EXERCISE DETAILS: Reproduce the listing below in its entirety. Change nothing.

COLLECTED MATERIAL:
#####

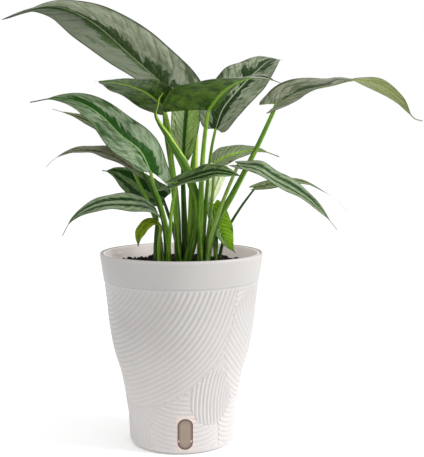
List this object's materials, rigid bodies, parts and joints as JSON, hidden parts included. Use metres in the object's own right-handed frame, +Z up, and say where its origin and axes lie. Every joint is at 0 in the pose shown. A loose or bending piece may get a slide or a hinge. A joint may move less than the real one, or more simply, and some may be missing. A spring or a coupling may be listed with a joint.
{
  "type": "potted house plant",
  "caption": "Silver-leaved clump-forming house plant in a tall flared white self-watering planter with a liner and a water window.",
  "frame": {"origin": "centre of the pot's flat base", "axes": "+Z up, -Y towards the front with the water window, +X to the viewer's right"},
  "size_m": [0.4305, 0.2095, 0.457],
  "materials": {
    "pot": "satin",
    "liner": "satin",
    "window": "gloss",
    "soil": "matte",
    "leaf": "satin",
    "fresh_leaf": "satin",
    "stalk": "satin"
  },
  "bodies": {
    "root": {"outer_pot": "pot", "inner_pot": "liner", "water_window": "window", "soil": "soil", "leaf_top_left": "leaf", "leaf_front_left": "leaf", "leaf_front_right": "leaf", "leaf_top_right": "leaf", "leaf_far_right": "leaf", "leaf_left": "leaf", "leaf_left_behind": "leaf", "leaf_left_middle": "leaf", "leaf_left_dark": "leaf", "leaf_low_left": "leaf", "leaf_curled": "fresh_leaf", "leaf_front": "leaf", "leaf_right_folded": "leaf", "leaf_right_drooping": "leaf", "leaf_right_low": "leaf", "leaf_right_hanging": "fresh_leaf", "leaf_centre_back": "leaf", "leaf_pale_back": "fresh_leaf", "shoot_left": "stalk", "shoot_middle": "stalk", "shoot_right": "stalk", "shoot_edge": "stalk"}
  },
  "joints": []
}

#####

TASK RESULT:
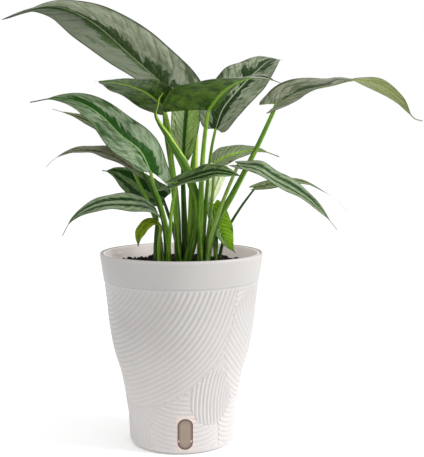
List this object's materials, rigid bodies, parts and joints as JSON, hidden parts included. Use metres in the object's own right-handed frame, +Z up, and say where its origin and axes lie. Every joint is at 0 in the pose shown. A loose or bending piece may get a slide or a hinge. A joint may move less than the real one, or more simply, and some may be missing. A spring or a coupling may be listed with a joint.
{
  "type": "potted house plant",
  "caption": "Silver-leaved clump-forming house plant in a tall flared white self-watering planter with a liner and a water window.",
  "frame": {"origin": "centre of the pot's flat base", "axes": "+Z up, -Y towards the front with the water window, +X to the viewer's right"},
  "size_m": [0.4305, 0.2095, 0.457],
  "materials": {
    "pot": "satin",
    "liner": "satin",
    "window": "gloss",
    "soil": "matte",
    "leaf": "satin",
    "fresh_leaf": "satin",
    "stalk": "satin"
  },
  "bodies": {
    "root": {"outer_pot": "pot", "inner_pot": "liner", "water_window": "window", "soil": "soil", "leaf_top_left": "leaf", "leaf_front_left": "leaf", "leaf_front_right": "leaf", "leaf_top_right": "leaf", "leaf_far_right": "leaf", "leaf_left": "leaf", "leaf_left_behind": "leaf", "leaf_left_middle": "leaf", "leaf_left_dark": "leaf", "leaf_low_left": "leaf", "leaf_curled": "fresh_leaf", "leaf_front": "leaf", "leaf_right_folded": "leaf", "leaf_right_drooping": "leaf", "leaf_right_low": "leaf", "leaf_right_hanging": "fresh_leaf", "leaf_centre_back": "leaf", "leaf_pale_back": "fresh_leaf", "shoot_left": "stalk", "shoot_middle": "stalk", "shoot_right": "stalk", "shoot_edge": "stalk"}
  },
  "joints": []
}